A 2025 study by the Compliance Institute estimated that mid-size financial institutions carry an average of $4.2 million in unrealized compliance debt — costs that will materialize when gaps are discovered but haven't been recognized yet.
Reducing Compliance Debt
Reducing compliance debt requires the same discipline that engineering teams apply to technical debt:
- Make it visible. You can't manage what you can't see. Continuous monitoring across your compliance surface area turns hidden debt into measurable risk.
2. Prioritize by interest rate. Not all compliance debt carries the same risk. Gaps in areas under active regulatory scrutiny compound faster than gaps in stable regulatory areas. Focus remediation on the highest-interest debt first.
3. Encode over document. Policies documented in binders drift. Policies encoded as machine-readable rules are continuously evaluated. The gap between policy and practice closes automatically.

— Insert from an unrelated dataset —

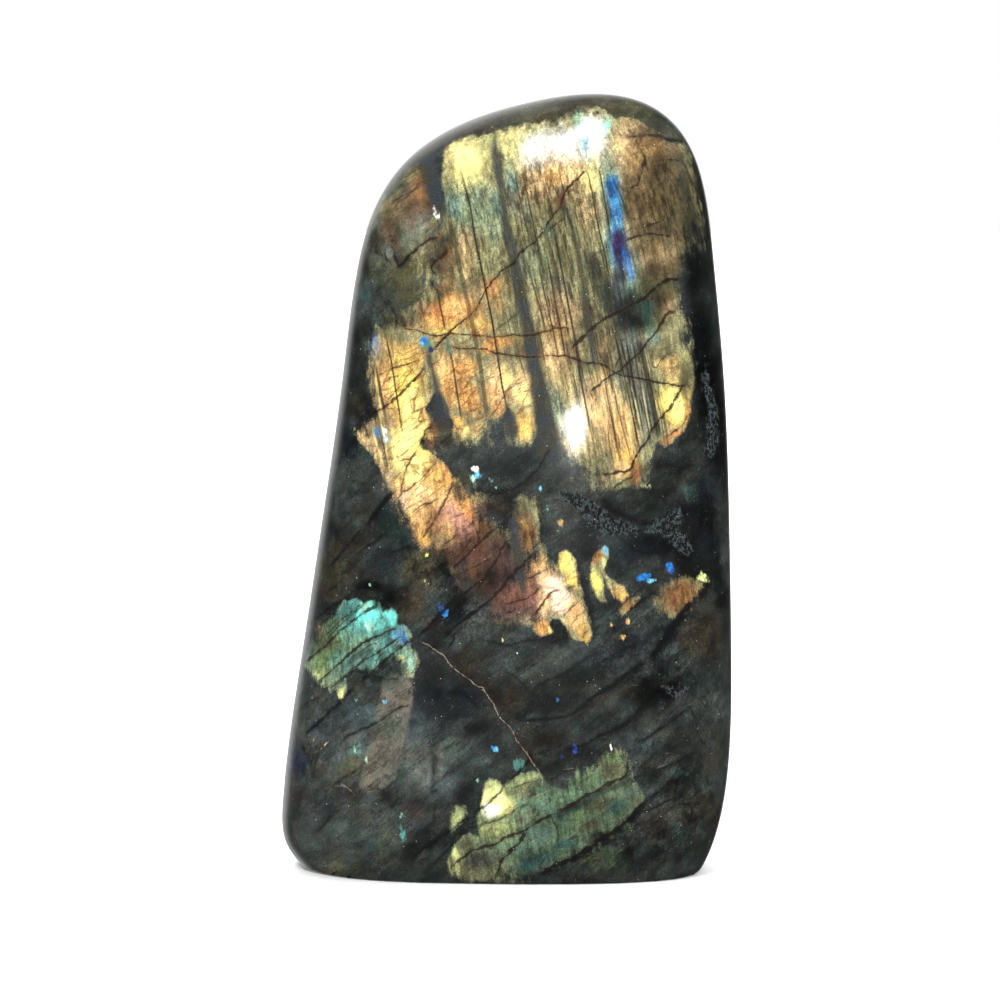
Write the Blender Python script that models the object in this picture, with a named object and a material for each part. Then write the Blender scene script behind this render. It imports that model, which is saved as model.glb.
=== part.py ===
"""Polished labradorite freeform, at its real size in metres, +Z up, front facing -Y.

The stone is one solid: an upright, hand-polished form with a lopsided arched top, domed front and
back faces that roll over a rounded rim, a few broad ground flats, and a flat sawn base. The origin is
the middle of the base.
"""

import math

import bmesh
import bpy
import numpy as np

MM = 0.001

# Driving dimensions.
HEIGHT = 170 * MM
HALF_WIDTH = 49.5 * MM
FRONT_DEPTH = 26 * MM  # from the rim's plane out to the front face, at the base
BACK_DEPTH = 24 * MM  # from the rim's plane out to the back face, at the base
TOP_THINNING = 0.20  # share of both depths lost between the base and the top
BASE_EASE = 0.5 * MM  # chamfer that takes the sharpness off the sawn edge

# The rim's outline seen from the front, clockwise from the bottom left of the base, as shares of
# HALF_WIDTH and HEIGHT. The points under 0 round the form off below the saw cut.
OUTLINE = (
    (-0.913, 0.000),
    (-0.985, 0.030),
    (-1.000, 0.085),
    (-0.970, 0.165),
    (-0.895, 0.305),
    (-0.806, 0.470),
    (-0.720, 0.638),
    (-0.655, 0.773),
    (-0.586, 0.847),
    (-0.455, 0.909),
    (-0.228, 0.957),
    (0.080, 0.988),
    (0.385, 1.001),
    (0.617, 0.988),
    (0.770, 0.950),
    (0.856, 0.890),
    (0.906, 0.794),
    (0.959, 0.632),
    (0.987, 0.450),
    (1.000, 0.289),
    (0.994, 0.149),
    (0.954, 0.064),
    (0.872, 0.000),
    (0.620, -0.070),
    (0.220, -0.105),
    (-0.240, -0.105),
    (-0.660, -0.070),
)
CORE = (0.03 * HALF_WIDTH, 0.47 * HEIGHT)  # x and z that the faces swell out from

# How square the roll from face to rim is: 2 is an ellipse, and more is boxier.
LEFT_SQUARENESS = 2.35
RIGHT_SQUARENESS = 3.1
TOP_SQUARENESS = 3.8
SQUARENESS_BLEND = 0.6  # cosine of the bearing past which a side's squareness holds in full

# Broad flats left by the grinding wheel: outward normal, distance from CORE, softness of their edge.
GROUND_FLATS = (
    ((-0.36, -0.55, 0.75), 73.0 * MM, 1.6 * MM),  # front of the crown, left of the peak
    ((0.42, -0.66, 0.62), 70.5 * MM, 1.6 * MM),  # front of the crown, right of the peak
    ((-0.52, -0.84, 0.10), 36.0 * MM, 2.0 * MM),  # left of the front
    ((0.66, -0.75, 0.05), 42.0 * MM, 2.0 * MM),  # right of the front
    ((0.06, 0.66, 0.75), 75.0 * MM, 2.5 * MM),  # back of the crown
    ((-0.50, 0.86, -0.02), 34.0 * MM, 3.0 * MM),  # left of the back
    ((0.62, 0.78, -0.10), 40.0 * MM, 2.5 * MM),  # right of the back
)

# Mesh divisions across, through and up the stone, and samples along each span of the outline.
CUTS_ACROSS = 25
CUTS_THROUGH = 9
CUTS_UP = 39
SPAN_SAMPLES = 200


def clear_scene():
    for obj in list(bpy.data.objects):
        bpy.data.objects.remove(obj)


def closed_spline(points, samples):
    """Points along the smooth closed curve through points, whose curvature has no jumps."""
    after, before = np.roll(points, -1, 0), np.roll(points, 1, 0)
    span = np.linalg.norm(after - points, axis=1)
    last = np.roll(span, 1)
    rows = np.diag(2 * (span + last))
    for i in range(len(points)):
        rows[i, i - 1] += span[i]
        rows[i, (i + 1) % len(points)] += last[i]
    pull = 3 * ((span / last)[:, None] * (points - before) + (last / span)[:, None] * (after - points))
    slope = np.linalg.solve(rows, pull)
    t = np.linspace(0, 1, samples, endpoint=False)[None, :, None]
    start, end = points[:, None], after[:, None]
    leave, arrive = (slope * span[:, None])[:, None], (np.roll(slope, -1, 0) * span[:, None])[:, None]
    curve = (
        (2 * t**3 - 3 * t**2 + 1) * start
        + (t**3 - 2 * t**2 + t) * leave
        + (3 * t**2 - 2 * t**3) * end
        + (t**3 - t**2) * arrive
    )
    return curve.reshape(-1, 2)


def rim_reach(bearing):
    """Distance from CORE to the rim along each bearing, an angle in the front view."""
    rim = closed_spline(np.array(OUTLINE) * (HALF_WIDTH, HEIGHT), SPAN_SAMPLES) - CORE
    around = np.arctan2(rim[:, 1], rim[:, 0])
    return np.interp(bearing, around, np.hypot(*rim.T), period=2 * math.pi)


def grind(points, normal, distance, softness):
    """Presses what stands past a plane back onto it, blending over softness."""
    normal = np.array(normal) / np.linalg.norm(normal)
    over = (points - (CORE[0], 0, CORE[1])) @ normal - distance
    excess = softness * np.logaddexp(0, over / softness)
    return points - excess[:, None] * normal


def stone_surface(cube):
    """Carries points on the cube from -1 to 1 out to the surface of the whole stone, uncut."""
    x, y, z = cube.T
    share = np.maximum(np.abs(x), np.abs(z))
    bearing = np.arctan2(z * HEIGHT / 2, x * HALF_WIDTH)
    sides = (-SQUARENESS_BLEND, SQUARENESS_BLEND)
    side_square = np.interp(np.cos(bearing), sides, (LEFT_SQUARENESS, RIGHT_SQUARENESS))
    upward = np.clip(np.sin(bearing), 0, 1) ** 2
    square = side_square + (TOP_SQUARENESS - side_square) * upward
    corner = 0.5 ** (1 / square)  # where the face's grid hands over to the rim's
    on_face = np.abs(y) > 1 - 1e-6
    out = np.where(on_face, share * corner, (1 - np.abs(y * corner) ** square) ** (1 / square))
    through = np.where(on_face, (1 - out**square) ** (1 / square) * np.sign(y), y * corner)
    reach = rim_reach(bearing) * out
    side, height = CORE[0] + reach * np.cos(bearing), CORE[1] + reach * np.sin(bearing)
    depth = np.where(y < 0, FRONT_DEPTH, BACK_DEPTH) * (1 - TOP_THINNING * height / HEIGHT)
    points = np.stack((side, through * depth, height), axis=1)
    for normal, distance, softness in GROUND_FLATS:
        points = grind(points, normal, distance, softness)
    return points


def divided_cube(cuts):
    """A cube from -1 to 1 whose edges along x, y and z have that many cuts."""
    bm = bmesh.new()
    bmesh.ops.create_cube(bm, size=2)
    for axis, count in enumerate(cuts):
        along = [e for e in bm.edges if abs((e.verts[0].co - e.verts[1].co).normalized()[axis]) > 0.99]
        bmesh.ops.subdivide_edges(bm, edges=along, cuts=count, use_grid_fill=True)
    return bm


def saw_base(bm):
    """Cuts the stone off flat at z 0, closes the cut and eases its edge."""
    everything = bm.verts[:] + bm.edges[:] + bm.faces[:]
    cut = bmesh.ops.bisect_plane(
        bm, geom=everything, dist=1e-6, plane_co=(0, 0, 0), plane_no=(0, 0, -1), clear_outer=True
    )
    ring = [e for e in cut["geom_cut"] if isinstance(e, bmesh.types.BMEdge)]
    bmesh.ops.contextual_create(bm, geom=ring)
    bmesh.ops.bevel(bm, geom=ring, offset=BASE_EASE, affect="EDGES", segments=1, profile=0.5, material=-1)
    bmesh.ops.recalc_face_normals(bm, faces=bm.faces)


def centre_over_origin(bm):
    corners = np.array([v.co for v in bm.verts], float)
    middle = (corners.min(0) + corners.max(0)) / 2
    bmesh.ops.translate(bm, verts=bm.verts, vec=(-middle[0], -middle[1], 0))


def stone_material():
    material = bpy.data.materials.new("polished_labradorite")
    material.use_nodes = True
    shader = material.node_tree.nodes["Principled BSDF"]
    shader.inputs["Base Color"].default_value = (0.075, 0.085, 0.078, 1)
    shader.inputs["Roughness"].default_value = 0.12
    shader.inputs["Metallic"].default_value = 0.0
    return material


def make_stone(collection):
    bm = divided_cube((CUTS_ACROSS, CUTS_THROUGH, CUTS_UP))
    shaped = stone_surface(np.array([v.co for v in bm.verts], float))
    for vert, place in zip(bm.verts, shaped):
        vert.co = place
    saw_base(bm)
    centre_over_origin(bm)
    mesh = bpy.data.meshes.new("labradorite_stone")
    bm.to_mesh(mesh)
    bm.free()
    mesh.shade_smooth()
    mesh.set_sharp_from_angle(angle=math.radians(30))
    mesh.materials.append(stone_material())
    stone = bpy.data.objects.new("labradorite_stone", mesh)
    collection.objects.link(stone)


def main():
    clear_scene()
    collection = bpy.data.collections.new("polished_labradorite")
    bpy.context.scene.collection.children.link(collection)
    make_stone(collection)


main()
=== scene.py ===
"""The finished look of a polished labradorite freeform, and a plain pale studio to see it in."""

import math
from functools import reduce

import bmesh
import bpy
import numpy as np
from bpy.props import FloatProperty, FloatVectorProperty, IntProperty, PointerProperty
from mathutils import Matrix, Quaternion, Vector, noise


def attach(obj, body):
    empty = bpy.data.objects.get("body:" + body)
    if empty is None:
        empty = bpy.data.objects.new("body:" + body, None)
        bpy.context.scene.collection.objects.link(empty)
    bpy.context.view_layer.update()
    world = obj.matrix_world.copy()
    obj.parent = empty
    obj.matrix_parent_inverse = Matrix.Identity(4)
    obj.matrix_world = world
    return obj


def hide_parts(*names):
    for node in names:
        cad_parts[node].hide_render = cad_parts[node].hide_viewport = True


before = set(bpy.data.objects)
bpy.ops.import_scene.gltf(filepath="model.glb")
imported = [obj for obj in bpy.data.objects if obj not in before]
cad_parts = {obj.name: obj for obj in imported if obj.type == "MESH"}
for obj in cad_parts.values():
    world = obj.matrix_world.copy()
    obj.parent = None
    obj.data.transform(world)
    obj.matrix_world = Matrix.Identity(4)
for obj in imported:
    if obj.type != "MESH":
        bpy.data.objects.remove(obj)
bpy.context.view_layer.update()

bl_info = {
    "name": "Polished Labradorite",
    "version": (1, 0, 0),
    "blender": (4, 5, 0),
    "location": "View3D > Sidebar > Stone",
    "description": "Makes a polished labradorite freeform and a plain studio for it",
    "category": "Add Mesh",
}

MM = 0.001
NODE = "labradorite_stone"

# ---------------------------------------------------------------- form of the stone

HEIGHT = 170 * MM
HALF_WIDTH = 49.5 * MM
FRONT_DEPTH = 26 * MM  # from the rim's plane out to the front face, at the base
BACK_DEPTH = 24 * MM  # from the rim's plane out to the back face, at the base
TOP_THINNING = 0.20  # share of both depths lost between the base and the top
BASE_EASE = 0.5 * MM  # rounding of the sawn edge

# The rim seen from the front, clockwise from the bottom left, as shares of HALF_WIDTH and HEIGHT.
OUTLINE = (
    (-0.913, 0), (-0.985, 0.03), (-1, 0.085), (-0.97, 0.165), (-0.895, 0.305), (-0.806, 0.47),
    (-0.72, 0.638), (-0.655, 0.773), (-0.586, 0.847), (-0.455, 0.909), (-0.228, 0.957), (0.08, 0.988),
    (0.385, 1.001), (0.617, 0.988), (0.77, 0.95), (0.856, 0.89), (0.906, 0.794), (0.959, 0.632),
    (0.987, 0.45), (1, 0.289), (0.994, 0.149), (0.954, 0.064), (0.872, 0), (0.62, -0.07), (0.22, -0.105),
    (-0.24, -0.105), (-0.66, -0.07),
)
CORE = (0.03 * HALF_WIDTH, 0.47 * HEIGHT)  # x and z that the stone swells out from

# How square the roll from face to rim is: 2 is an ellipse, and more is boxier.
LEFT_SQUARENESS = 2.35
RIGHT_SQUARENESS = 3.1
TOP_SQUARENESS = 3.8
SQUARENESS_BLEND = 0.6  # how far left or right of CORE a side's own squareness is reached, as a cosine

# Outward normal, distance from CORE and softness of each flat that the grinding wheel left.
GROUND_FLATS = (
    ((-0.36, -0.55, 0.75), 73.0 * MM, 1.6 * MM),
    ((0.42, -0.66, 0.62), 70.5 * MM, 1.6 * MM),
    ((-0.52, -0.84, 0.10), 36.0 * MM, 2.0 * MM),
    ((0.66, -0.75, 0.05), 42.0 * MM, 2.0 * MM),
    ((0.06, 0.66, 0.75), 75.0 * MM, 2.5 * MM),
    ((-0.50, 0.86, -0.02), 34.0 * MM, 3.0 * MM),
    ((0.62, 0.78, -0.10), 40.0 * MM, 2.5 * MM),
)
SPAN_SAMPLES = 200  # samples along each span of the outline
TINY = 1e-6
ALIGNED = 0.99  # cosine past which an edge runs along an axis
SHARP_ANGLE = math.radians(35)  # an edge that turns more than this shades sharp

# ---------------------------------------------------------------- the front view

# Marks are placed on a square view of the stone, 1000 units wide, with x to the right and y down.
VIEW_WIDTH = 1000
VIEW_REACH = 3660  # view units that a slope of 1 from the camera's axis covers
VIEW_MIDDLE = (506, 485)  # where the camera's target shows
VIEW_ELEVATION = math.radians(8)
VIEW_DISTANCE = 0.8  # from the camera to its target, in metres
VIEW_TARGET = np.array((0, 0, HEIGHT / 2))
SENSOR = 36.0  # width of the camera's sensor, in millimetres

LAMELLA_TILT = math.radians(10)  # how far the twin planes lean from upright, in the front view
LAMELLA_DIP = math.radians(25)  # how far they turn into the stone

# ---------------------------------------------------------------- colours


def paint(red, green, blue):
    """A colour given as a screen shows it, from 0 to 255, made linear."""
    return tuple(
        c / 12.92 if c <= 0.04045 else ((c + 0.055) / 1.055) ** 2.4
        for c in (red / 255, green / 255, blue / 255)
    )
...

4. Connect the seams. The most dangerous compliance debt lives at the intersection of systems and organizational boundaries. Cross-cutting monitoring that spans business lines and data sources catches what siloed approaches miss.
5. Amortize continuously. Instead of large remediation projects triggered by audit findings, build continuous remediation into operational workflows. Small, frequent fixes prevent debt from accumulating.
The Strategic Advantage
Financial institutions that actively manage compliance debt don't just avoid fines. They operate faster. Product launches aren't delayed by surprise compliance gaps. Regulatory examinations are routine rather than crisis-driven. Senior compliance staff spend time on judgment-intensive work instead of evidence collection.
In a regulatory environment that's becoming more complex — not less — the institutions that treat compliance as an engineering problem rather than a documentation problem will have a structural advantage. The cost of maintaining that advantage is far less than the cost of letting compliance debt compound.